#### TASK TO COMPLETE
Work out the number of lines in the listing that include the string "scene". Reply with that number alone.

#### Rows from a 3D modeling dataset
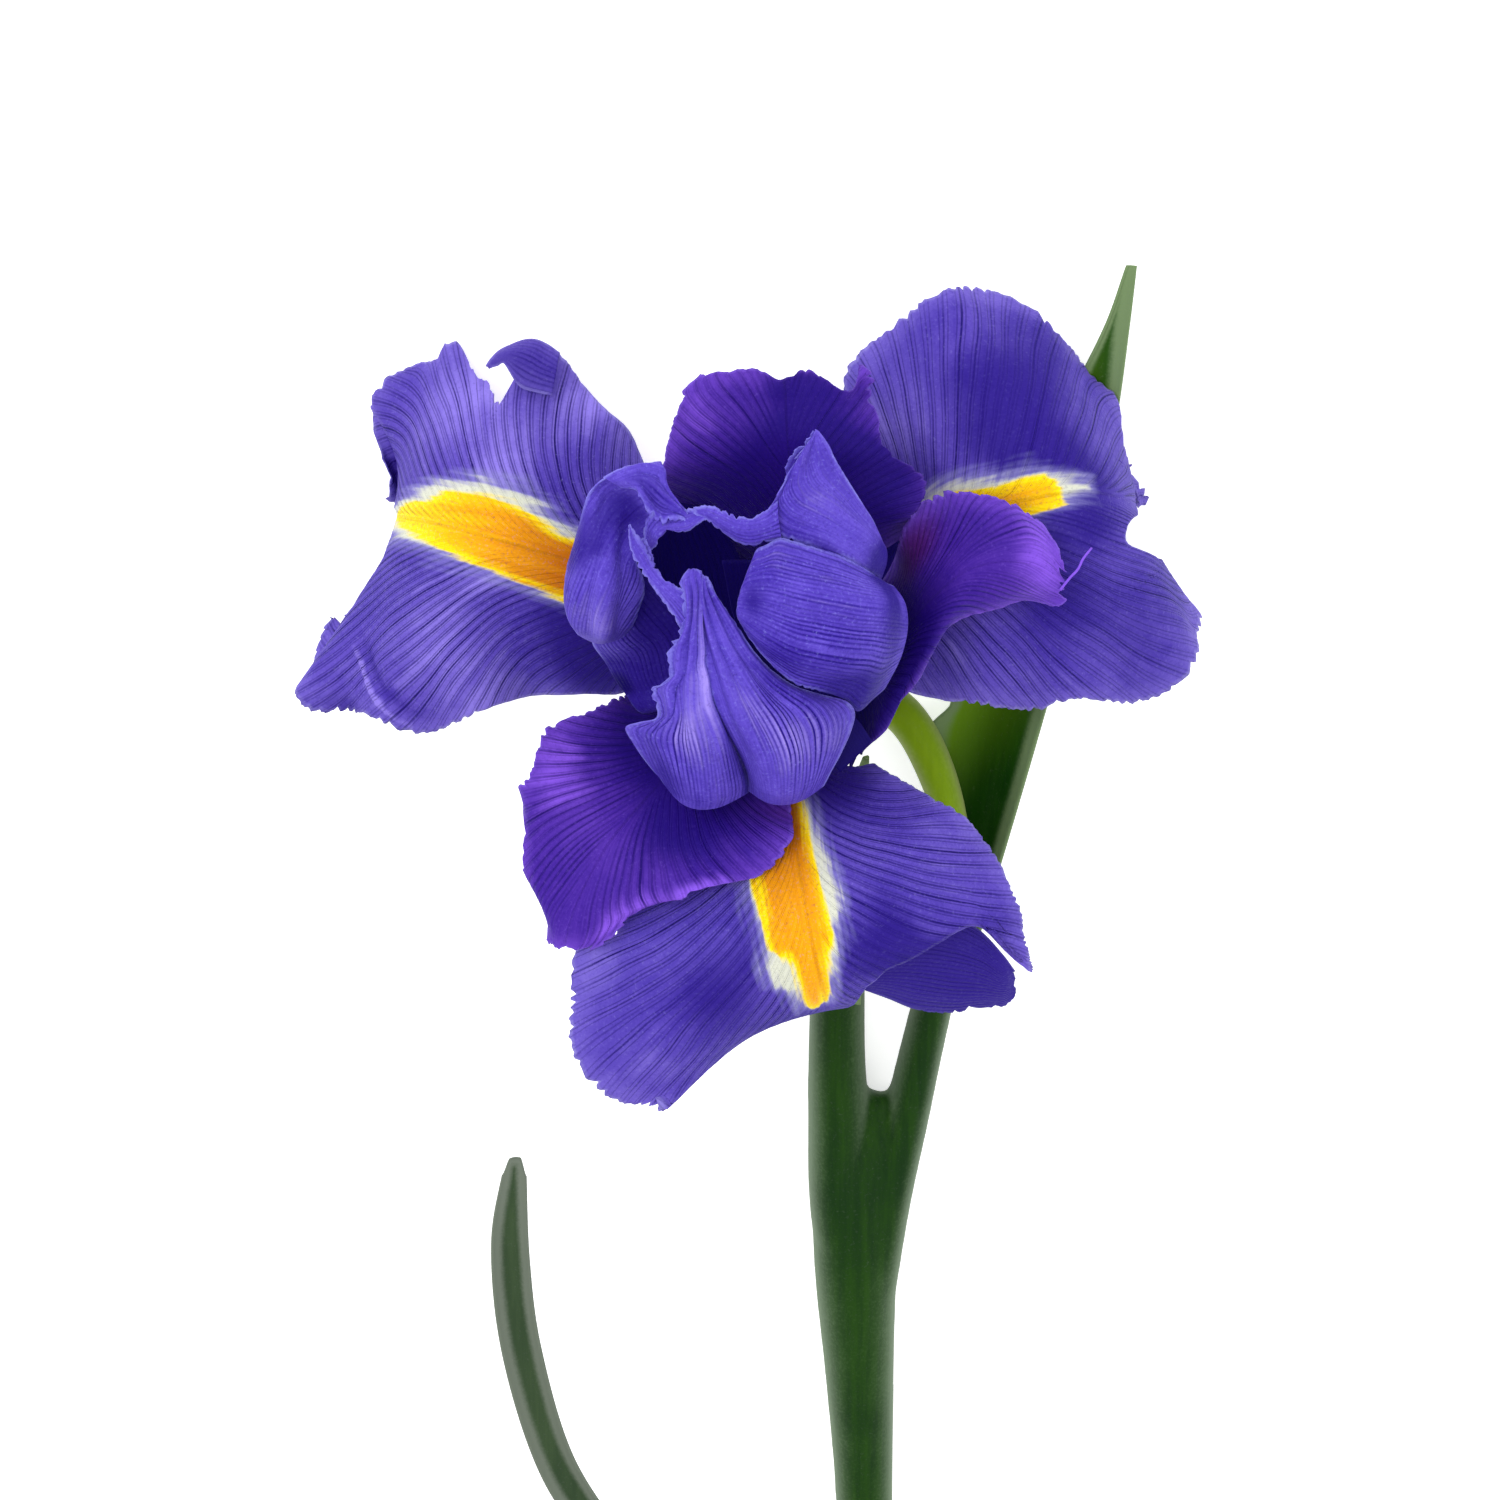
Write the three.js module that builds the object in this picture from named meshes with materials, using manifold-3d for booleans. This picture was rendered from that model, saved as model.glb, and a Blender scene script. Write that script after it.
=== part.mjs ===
// A cut iris flower, laid on its back on a table. Millimetres, +Z up, the stem along -Y.
// The bloom has three falls, three standards and three style arms with split crests over
// three stamens. It leans out of two green spathes at the top of a stem with one leaf.

import * as THREE from "three";
import { mergeVertices } from "three/addons/utils/BufferGeometryUtils.js";
import Module from "manifold-3d";

const wasm = await Module();
wasm.setup();

// Driving dimensions, mm and degrees.
const PETAL_THICKNESS = 0.7;
const ARM_THICKNESS = 0.75;
const BRACT_THICKNESS = 0.9;
const CLEARANCE = 0.4;

// The bloom's frame: its origin over the table, leant towards +Y by this much.
// In that frame +z looks out of the open flower, x runs across it and y up it.
const BLOOM_HEIGHT = 44;
const BLOOM_LEAN = 25;

// The flower's own axis in the bloom's frame, from the top of its short tube.
const TUBE_TOP = new THREE.Vector3(1.3, 8.4, -36);
const AXIS = new THREE.Vector3(-0.1025, 0.248, 0.963).normalize();
const TUBE_RADIUS = 3.2;
const COLUMN_RADIUS = 1.05;
const TUBE_HEIGHT = 6;
const COLUMN_HEIGHT = 10;

// Grid steps along and across each kind of blade.
const FALL_GRID = [26, 12];
const STANDARD_GRID = [20, 10];
const ARM_GRID = [18, 7];

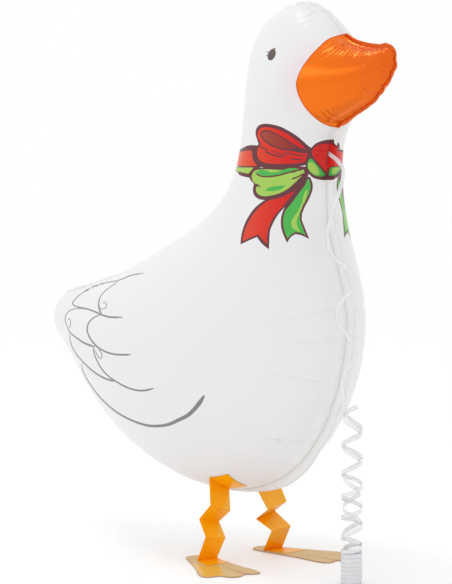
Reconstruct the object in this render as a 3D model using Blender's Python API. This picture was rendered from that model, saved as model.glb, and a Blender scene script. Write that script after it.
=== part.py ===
"""Walking duck foil balloon: two welded foil panels on folded film legs and card feet, with a curling ribbon.

Metres, +Z up. The duck looks along +X, its left side is +Y and it stands on the floor at z = 0.
"""

import math

import bpy
import numpy as np
from mathutils import Vector, geometry
from mathutils.bvhtree import BVHTree

# Driving sizes
STANDING_HEIGHT = 0.760
CONTACT_GAP = 0.0003

# The balloon's weld line is a free form, in shares of the standing height as (forward, up)
BEAK = [
    (0.353, 0.933), (0.379, 0.921), (0.431, 0.911), (0.455, 0.911), (0.467, 0.901), (0.4685, 0.884),
    (0.453, 0.858), (0.419, 0.827), (0.366, 0.801), (0.333, 0.786),
]
BREAST = [
    (0.317, 0.761), (0.310, 0.731), (0.3075, 0.658), (0.311, 0.608), (0.341, 0.525),
    (0.358, 0.454), (0.353, 0.393), (0.329, 0.309), (0.278, 0.226), (0.2105, 0.167),
]
BELLY = [
    (0.095, 0.127), (-0.0105, 0.129), (-0.116, 0.158), (-0.2145, 0.204), (-0.297, 0.268), (-0.376, 0.3355),
]
TAIL = [(-0.449, 0.380), (-0.467, 0.421), (-0.442, 0.454)]
BACK = [
    (-0.353, 0.478), (-0.245, 0.507), (-0.1395, 0.545), (-0.043, 0.586), (0.046, 0.629),
    (0.110, 0.685), (0.126, 0.759), (0.131, 0.828), (0.136, 0.888), (0.150, 0.945),
]
CROWN = [(0.188, 0.979), (0.2395, 0.9945), (0.2855, 0.989), (0.321, 0.966)]

# How full the panels are: 2 would blow a long tube up to a round one
PANEL_FULLNESS = 1.38
WELD_STEP = 0.009
EDGE_RINGS = (0.0045, 0.0115)
PANEL_PITCH = 0.0155

# Welded edge strip, wide down the breast, where it stands out like a keel
STRIP_THICKNESS = 0.0008
STRIP_CROWN = 0.0040
STRIP_BEAK = 0.0060
STRIP_BREAST = 0.0150
STRIP_REST = 0.0070

# Feet: each is drawn forward from its heel, which stands at (x, y), and turned by its heading in degrees
FOOT_THICKNESS = 0.0012
FOOT_LENGTH = 0.164
FOOT_HEEL_RADIUS = 0.019
FOOT_SPREAD = 0.041
FOOT_HEELS = {"right": (0.0185, -0.0455), "left": (0.0235, 0.0625)}
FOOT_HEADINGS = {"right": -21.0, "left": 13.0}

# Legs: tops and bottoms as (x, middle y), and folds from the top down as (x, middle y, inner z, outer z)
LEG_WIDTH = 0.036
LEG_THICKNESS = 0.0008
LEG_FLAP = 0.038
LEG_TOPS = {"right": (0.0640, -0.0400), "left": (0.0680, 0.0400)}
LEG_FOLDS = {
    "right": [
        (0.0715, -0.0446, 0.0680, 0.0796),
        (0.0500, -0.0466, 0.0509, 0.0580),
        (0.0662, -0.0487, 0.0308, 0.0357),
    ],
    "left": [
        (0.0825, 0.0508, 0.0645, 0.0724),
        (0.0530, 0.0555, 0.0474, 0.0553),
        (0.0810, 0.0599, 0.0340, 0.0368),
    ],
}
LEG_BOTTOMS = {"right": (0.0525, -0.0520), "left": (0.0530, 0.0695)}
GLUE_GAP = 0.0006
MITRE_LIMIT = 0.75

# Ribbon: the wavy stretch's own points, then a curly stretch over the turns that stand on the floor
RIBBON_WIDTH = 0.005
RIBBON_ROUTE = [
    (0.2400, -0.0045, 0.5580), (0.2620, -0.0060, 0.5480), (0.2700, -0.0050, 0.5370),
    (0.2664, -0.0080, 0.5094), (0.2604, -0.0120, 0.4916), (0.2597, -0.0160, 0.4745),
    (0.2590, -0.0220, 0.4571), (0.2656, -0.0260, 0.4360), (0.2735, -0.0230, 0.4227),
    (0.2841, -0.0130, 0.4123), (0.2920, -0.0060, 0.3976), (0.2930, -0.0070, 0.3871),
    (0.2892, -0.0150, 0.3754), (0.2865, -0.0260, 0.3650), (0.2850, -0.0310, 0.3507),
    (0.2880, -0.0300, 0.3377), (0.2923, -0.0150, 0.3198), (0.2964, -0.0060, 0.2945),
    (0.2915, -0.0130, 0.2810), (0.2870, -0.0260, 0.2709), (0.2895, -0.0240, 0.2591),
    (0.2980, -0.0080, 0.2461), (0.2985, -0.0130, 0.2360), (0.2985, -0.0150, 0.2260),
]
CURL_CENTRE = (0.2985, -0.0150)
CURL_RADIUS = 0.0155
CURL_TOP = 0.2252
COIL_HEIGHT = 0.040
COIL_WALL = 0.006

WHITE_FOIL = (0.86, 0.86, 0.87, 1.0)
ORANGE_FILM = (0.85, 0.27, 0.01, 1.0)
TAN_CARD = (0.66, 0.47, 0.21, 1.0)
CLEAR_WHITE = (0.83, 0.83, 0.85, 1.0)


def material(name, colour, roughness, metallic=0.0):
    """One plain surface."""
    made = bpy.data.materials.new(name)
    made.use_nodes = True
    shader = made.node_tree.nodes["Principled BSDF"]
    shader.inputs["Base Color"].default_value = colour
    shader.inputs["Roughness"].default_value = roughness
    shader.inputs["Metallic"].default_value = metallic
    return made


def mesh_object(name, points, faces, surface, smooth=False):
    """A mesh object from points and faces."""
    mesh = bpy.data.meshes.new(name)
    mesh.from_pydata([tuple(point) for point in points], [], [tuple(face) for face in faces])
    mesh.materials.append(surface)
    if smooth:
        mesh.shade_smooth()
    made = bpy.data.objects.new(name, mesh)
    bpy.context.collection.objects.link(made)
    return made


def smooth_run(points, per_span=24):
    """Dense points of a centripetal Catmull-Rom curve through an open run of points."""
    run = [np.array(point, float) for point in points]
    run = [2 * run[0] - run[1]] + run + [2 * run[-1] - run[-2]]
    dense = []
    for p0, p1, p2, p3 in zip(run, run[1:], run[2:], run[3:]):
        t1 = math.sqrt(np.linalg.norm(p1 - p0))
        t2 = t1 + math.sqrt(np.linalg.norm(p2 - p1))
        t3 = t2 + math.sqrt(np.linalg.norm(p3 - p2))
        for t in np.linspace(t1, t2, per_span, endpoint=False):
            a1 = (p0 * (t1 - t) + p1 * t) / t1
            a2 = (p1 * (t2 - t) + p2 * (t - t1)) / (t2 - t1)
            a3 = (p2 * (t3 - t) + p3 * (t - t2)) / (t3 - t2)
            b1 = (a1 * (t2 - t) + a2 * t) / t2
            b2 = (a2 * (t3 - t) + a3 * (t - t1)) / (t3 - t1)
            dense.append((b1 * (t2 - t) + b2 * (t - t1)) / (t2 - t1))
    dense.append(run[-2])
    return np.array(dense)


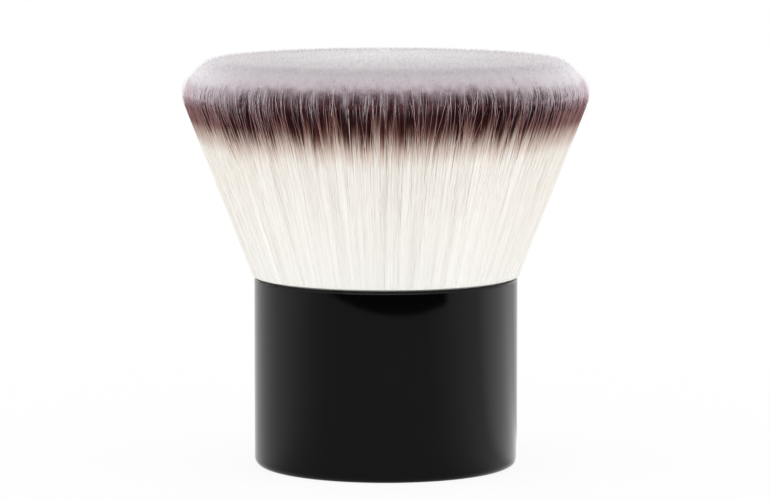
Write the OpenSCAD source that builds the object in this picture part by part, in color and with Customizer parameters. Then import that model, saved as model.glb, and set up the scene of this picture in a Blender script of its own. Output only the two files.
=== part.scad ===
// Short flat-top kabuki makeup brush, in millimetres.
// A weighted metal cup is the handle, and a dense head of synthetic bristles
// flares out of its mouth and ends in a slightly domed top.
// The origin is the centre of the flat underside, and +Z points up.

/* [Handle shell] */
// Outside diameter of the drawn metal cup
handle_d = 36; // [30:0.5:44]
// Height of the cup, from its underside to its rim
handle_h = 25.8; // [22:0.2:60]
// Thickness of the cup's side wall
shell_wall = 0.8; // [0.5:0.1:1.5]
// Thickness of the cup's closed end
shell_floor = 1; // [0.6:0.1:2]
// Outside radius round the edge of the closed end
base_edge_r = 1.1; // [0.4:0.1:2.5]

/* [Bristle head] */
// Widest diameter of the head
head_d = 55.1; // [46:0.1:75]
// Height of the head above the rim, at its middle
head_h = 30.8; // [22:0.1:45]
// Radius of the head's round shoulder, seen from the side
shoulder_r = 4.8; // [2:0.1:8]
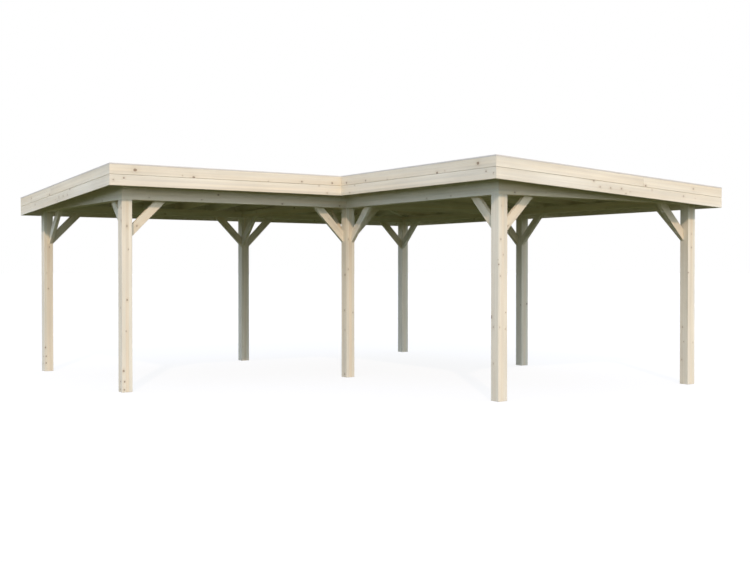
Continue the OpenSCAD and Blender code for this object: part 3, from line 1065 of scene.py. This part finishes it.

#### WRITTEN RESPONSE
4